Rom, das 19 Jahrhunderte lang das Rom der Kaiser war, wurde vom ruhmreichen Blut des ersten Stellvertreters Christi unddem des Lehrers der Völker zum Rom Christi getauft, als ewiges Zeichen der unvergänglichen Herrschaft der heiligen Autorität und des unfehlbaren Lehramts des Glaubens der Kirche. Und in diesem Blut hat man die ersten Seiten einer herrlichen neuen Geschichte von den heiligen Kämpfen und Siegen Roms geschrieben.

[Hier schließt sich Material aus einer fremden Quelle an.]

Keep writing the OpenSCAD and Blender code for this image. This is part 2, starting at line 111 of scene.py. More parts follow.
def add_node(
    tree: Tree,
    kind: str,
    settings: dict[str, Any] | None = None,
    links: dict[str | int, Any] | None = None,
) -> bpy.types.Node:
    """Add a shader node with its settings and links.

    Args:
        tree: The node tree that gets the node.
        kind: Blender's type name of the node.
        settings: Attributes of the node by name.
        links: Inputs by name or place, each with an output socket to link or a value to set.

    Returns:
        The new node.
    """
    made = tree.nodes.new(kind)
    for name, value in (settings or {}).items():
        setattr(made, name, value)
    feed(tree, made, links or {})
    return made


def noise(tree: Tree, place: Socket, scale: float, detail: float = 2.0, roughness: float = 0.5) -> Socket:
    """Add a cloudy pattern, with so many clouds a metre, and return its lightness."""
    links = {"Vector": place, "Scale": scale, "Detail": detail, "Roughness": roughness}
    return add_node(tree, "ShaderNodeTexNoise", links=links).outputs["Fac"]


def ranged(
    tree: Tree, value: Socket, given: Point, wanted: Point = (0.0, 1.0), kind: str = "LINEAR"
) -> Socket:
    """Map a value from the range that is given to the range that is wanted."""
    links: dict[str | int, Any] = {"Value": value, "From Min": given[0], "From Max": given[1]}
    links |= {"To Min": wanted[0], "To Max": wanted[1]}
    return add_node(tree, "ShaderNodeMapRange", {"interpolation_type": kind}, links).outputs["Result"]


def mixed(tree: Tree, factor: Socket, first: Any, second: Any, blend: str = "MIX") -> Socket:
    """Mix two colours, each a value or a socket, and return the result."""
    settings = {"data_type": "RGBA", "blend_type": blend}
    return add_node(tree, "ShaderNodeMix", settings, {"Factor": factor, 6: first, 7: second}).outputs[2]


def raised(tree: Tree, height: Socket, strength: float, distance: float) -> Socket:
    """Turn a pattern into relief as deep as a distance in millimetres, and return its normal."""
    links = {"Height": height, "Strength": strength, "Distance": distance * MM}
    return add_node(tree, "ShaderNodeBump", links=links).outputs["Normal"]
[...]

Habt ihr euch nie gefragt, was die kleine Gruppe verängstigter, in der großen heidnischen Stadt verstreuter Christen empfunden haben muss, nachdem sie die sterblichen Überreste der beiden großen Märtyrer in aller Eile begraben hatten – einen zu Füßen des Vatikans, den anderen an der Via Ostiense – und sich dann zusammenfanden; die meisten in den einfachen Unterkünften der Sklaven oder einfachen Handwerker; andere in ihren prunkvollen Villen? Wie allein, wie verwaist müssen sie sich nach dem Verlust der beiden großen Apostel gefühlt haben! Der erst kurze Zeit zuvor von der Grausamkeit des Nero gegen die noch junge Kirche entfesselte Sturm brauste nun erbarmungslos über sie hinweg. Vor ihren Augen stand noch deutlich das schreckliche Bild brennender Menschen, die des Nachts als lebende Fackeln die Gärten des Kaisers erhellten; der vielen, bei Zirkusspielen und auf den Straßen grausam hingeschlachteten Opfer. Es schien, als hätte die unersättliche Grausamkeit alle verschlungen, hatte sie doch auch jene beiden Säulen getroffen und niedergerissen, deren bloße Anwesenheit den Glauben und den Mut der kleinen Christengruppe stärkte. Wie sehr muss der Schmerz in diesem blutigen Abendrot ihre Brust zusammengeschnürt haben, als sie sich des Trostes und der Gesellschaft dieser beiden mächtigen Stimmen beraubt, der Grausamkeit des Nero und dem schrecklichen Arm der kaiserlichen römischen Macht ausgeliefert sahen!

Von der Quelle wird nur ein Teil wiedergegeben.